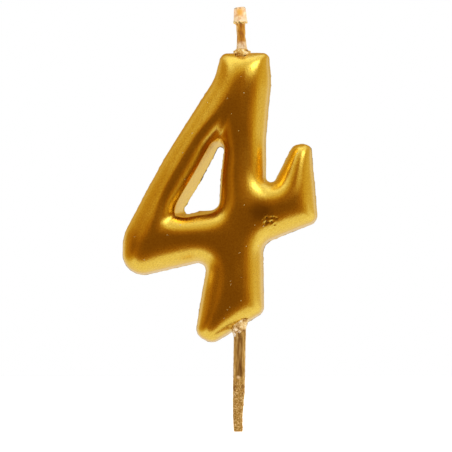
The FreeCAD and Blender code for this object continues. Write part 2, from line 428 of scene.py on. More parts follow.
CAP_RIM_DOWN = 0.10              # and up and down
CAP_SAG = 0.05
COLLAR_AROUND = 84
COLLAR_ALONG = 60
COLLAR_HEIGHT = 0.42
COLLAR_ROOT = -0.7               # how deep the collar starts in the wax
COLLAR_LUMPS = 0.09
COLLAR_GRAIN = 0.04


def leaning(points):
    """Lean points above the hinge with the wick."""
    over = np.clip(points[..., 2] - HINGE[2], 0, None)
    sideways = points[..., 0] - HINGE[0]
    moved = points.copy()
    above = over > 0
    sine, cosine = math.sin(WICK_LEAN), math.cos(WICK_LEAN)
    moved[..., 0] = np.where(above, HINGE[0] + sideways * cosine - over * sine, points[..., 0])
    moved[..., 2] = np.where(above, HINGE[2] + sideways * sine + over * cosine, points[..., 2])
    return moved


def around(count):
    """Evenly spaced angles round a ring, as a row."""
    return np.linspace(0, 2 * math.pi, count, endpoint=False)[None, :]


def ring_points(middle, size, turn, heights):
    """The points of rings round an upright axis at x = middle."""
    x = middle + size * np.cos(turn)
    y = size * np.sin(turn)
    return np.stack([x, y, np.broadcast_to(heights, x.shape)], axis=-1)


def node_box(name):
    """The lower and upper corner of a CAD node's box, in millimetres."""
    low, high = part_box(name)
    return np.array(low) / MM, np.array(high) / MM


def make_wick():
    """The braided wick, from its root in the wax to just under the cap's top."""
    core_low, core_high = node_box("wick_core")
    cap_low, cap_high = node_box("wick_bead")
    radius = (core_high[0] - core_low[0]) / 2
    hidden = np.linspace(core_low[2], core_high[2] - WICK_HIDDEN_TO, WICK_HIDDEN_RINGS)
    end = cap_high[2] - WICK_END_DEPTH
    close = np.arange(core_high[2] - WICK_CLOSE_FROM, end, WICK_RING_STEP)
    heights = np.concatenate([hidden, close])[:, None]
    turn = around(WICK_AROUND)
    one_way = np.cos(WICK_THREADS * (turn - BRAID_TURN * heights))
    other_way = np.cos(WICK_THREADS * (turn + BRAID_TURN * heights) + BRAID_OFFSET)
    relief = BRAID_RELIEF * np.maximum(one_way, other_way)
    foot = FOOT_SWELL * np.exp(-(((heights - core_high[2] - FOOT_RISE) / FOOT_SPREAD) ** 2))
    neck = NECK_SWELL * np.exp(-(((heights - cap_low[2]) / NECK_SPREAD) ** 2))
    uneven = solid_ripple(np.cos(turn), np.sin(turn), heights, 1.6, seed=21) * WICK_UNEVEN
    size = radius * (1 + foot + neck) - BRAID_RELIEF + relief + uneven
    wick = lathe_object("wick", leaning(ring_points(HINGE[0], size, turn, heights)))
    straight = wick.data.attributes.new("straight_place", "FLOAT_VECTOR", "POINT")
    coordinates = np.zeros(len(wick.data.vertices) * 3)
    wick.data.vertices.foreach_get("co", coordinates)
    straight.data.foreach_set("vector", coordinates)
    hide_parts("wick_core", "wick_tip")
    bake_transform(wick)
    return wick


def make_cap():
    """The blob of pale wax on the end of the wick, flared and ragged at its lower rim."""
    low, high = node_box("wick_bead")
    rim = (high[1] - low[1]) / 2
    base = low[2] + 0.06
    top = high[2] - 0.03
    profile = (
        (0.7, base + 0.12),
        (rim - 0.14, base),
        (rim, base + 0.12),
        (rim - 0.02, base + 0.5),
        (rim * 0.86, base + 1.5),
        (rim * 0.80, top - 0.14),
        (rim * 0.70, top),
        (0.25, top - 0.06),
    )
    radii, heights = along_profile(profile, CAP_ALONG)
    turn = around(CAP_AROUND)
    share = (heights - base) / (top - base)
    across, deep = radii * np.cos(turn), radii * np.sin(turn)
    lumps = solid_ripple(across, deep, heights, 1.5, seed=31)
    ragged = solid_ripple(across, deep, 0, 0.8, seed=33) * np.exp(-((share / 0.12) ** 2))
    four_sided = CAP_SQUARENESS * np.cos(4 * turn + 0.6) * share
    size = radii * (1 + CAP_LUMPS * lumps + four_sided) + CAP_RIM_OUT * ragged
    drop = -CAP_RIM_DOWN * ragged + CAP_SAG * lumps * share
    cap = lathe_object("wick_cap", leaning(ring_points(HINGE[0], size, turn, heights + drop)))
    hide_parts("wick_bead")
    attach(cap, "free_wick")
    return cap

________

WHAT IS ASKED: Write down every line of the data exactly as it appears above.

RESPONSE TO THE TASK:
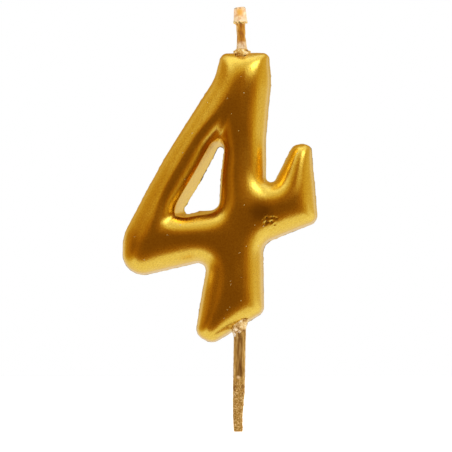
The FreeCAD and Blender code for this object continues. Write part 2, from line 428 of scene.py on. More parts follow.
CAP_RIM_DOWN = 0.10              # and up and down
CAP_SAG = 0.05
COLLAR_AROUND = 84
COLLAR_ALONG = 60
COLLAR_HEIGHT = 0.42
COLLAR_ROOT = -0.7               # how deep the collar starts in the wax
COLLAR_LUMPS = 0.09
COLLAR_GRAIN = 0.04


def leaning(points):
    """Lean points above the hinge with the wick."""
    over = np.clip(points[..., 2] - HINGE[2], 0, None)
    sideways = points[..., 0] - HINGE[0]
    moved = points.copy()
    above = over > 0
    sine, cosine = math.sin(WICK_LEAN), math.cos(WICK_LEAN)
    moved[..., 0] = np.where(above, HINGE[0] + sideways * cosine - over * sine, points[..., 0])
    moved[..., 2] = np.where(above, HINGE[2] + sideways * sine + over * cosine, points[..., 2])
    return moved


def around(count):
    """Evenly spaced angles round a ring, as a row."""
    return np.linspace(0, 2 * math.pi, count, endpoint=False)[None, :]


def ring_points(middle, size, turn, heights):
    """The points of rings round an upright axis at x = middle."""
    x = middle + size * np.cos(turn)
    y = size * np.sin(turn)
    return np.stack([x, y, np.broadcast_to(heights, x.shape)], axis=-1)


def node_box(name):
    """The lower and upper corner of a CAD node's box, in millimetres."""
    low, high = part_box(name)
    return np.array(low) / MM, np.array(high) / MM


def make_wick():
    """The braided wick, from its root in the wax to just under the cap's top."""
    core_low, core_high = node_box("wick_core")
    cap_low, cap_high = node_box("wick_bead")
    radius = (core_high[0] - core_low[0]) / 2
    hidden = np.linspace(core_low[2], core_high[2] - WICK_HIDDEN_TO, WICK_HIDDEN_RINGS)
    end = cap_high[2] - WICK_END_DEPTH
    close = np.arange(core_high[2] - WICK_CLOSE_FROM, end, WICK_RING_STEP)
    heights = np.concatenate([hidden, close])[:, None]
    turn = around(WICK_AROUND)
    one_way = np.cos(WICK_THREADS * (turn - BRAID_TURN * heights))
    other_way = np.cos(WICK_THREADS * (turn + BRAID_TURN * heights) + BRAID_OFFSET)
    relief = BRAID_RELIEF * np.maximum(one_way, other_way)
    foot = FOOT_SWELL * np.exp(-(((heights - core_high[2] - FOOT_RISE) / FOOT_SPREAD) ** 2))
    neck = NECK_SWELL * np.exp(-(((heights - cap_low[2]) / NECK_SPREAD) ** 2))
    uneven = solid_ripple(np.cos(turn), np.sin(turn), heights, 1.6, seed=21) * WICK_UNEVEN
    size = radius * (1 + foot + neck) - BRAID_RELIEF + relief + uneven
    wick = lathe_object("wick", leaning(ring_points(HINGE[0], size, turn, heights)))
    straight = wick.data.attributes.new("straight_place", "FLOAT_VECTOR", "POINT")
    coordinates = np.zeros(len(wick.data.vertices) * 3)
    wick.data.vertices.foreach_get("co", coordinates)
    straight.data.foreach_set("vector", coordinates)
    hide_parts("wick_core", "wick_tip")
    bake_transform(wick)
    return wick


def make_cap():
    """The blob of pale wax on the end of the wick, flared and ragged at its lower rim."""
    low, high = node_box("wick_bead")
    rim = (high[1] - low[1]) / 2
    base = low[2] + 0.06
    top = high[2] - 0.03
    profile = (
        (0.7, base + 0.12),
        (rim - 0.14, base),
        (rim, base + 0.12),
        (rim - 0.02, base + 0.5),
        (rim * 0.86, base + 1.5),
        (rim * 0.80, top - 0.14),
        (rim * 0.70, top),
        (0.25, top - 0.06),
    )
    radii, heights = along_profile(profile, CAP_ALONG)
    turn = around(CAP_AROUND)
    share = (heights - base) / (top - base)
    across, deep = radii * np.cos(turn), radii * np.sin(turn)
    lumps = solid_ripple(across, deep, heights, 1.5, seed=31)
    ragged = solid_ripple(across, deep, 0, 0.8, seed=33) * np.exp(-((share / 0.12) ** 2))
    four_sided = CAP_SQUARENESS * np.cos(4 * turn + 0.6) * share
    size = radii * (1 + CAP_LUMPS * lumps + four_sided) + CAP_RIM_OUT * ragged
    drop = -CAP_RIM_DOWN * ragged + CAP_SAG * lumps * share
    cap = lathe_object("wick_cap", leaning(ring_points(HINGE[0], size, turn, heights + drop)))
    hide_parts("wick_bead")
    attach(cap, "free_wick")
    return cap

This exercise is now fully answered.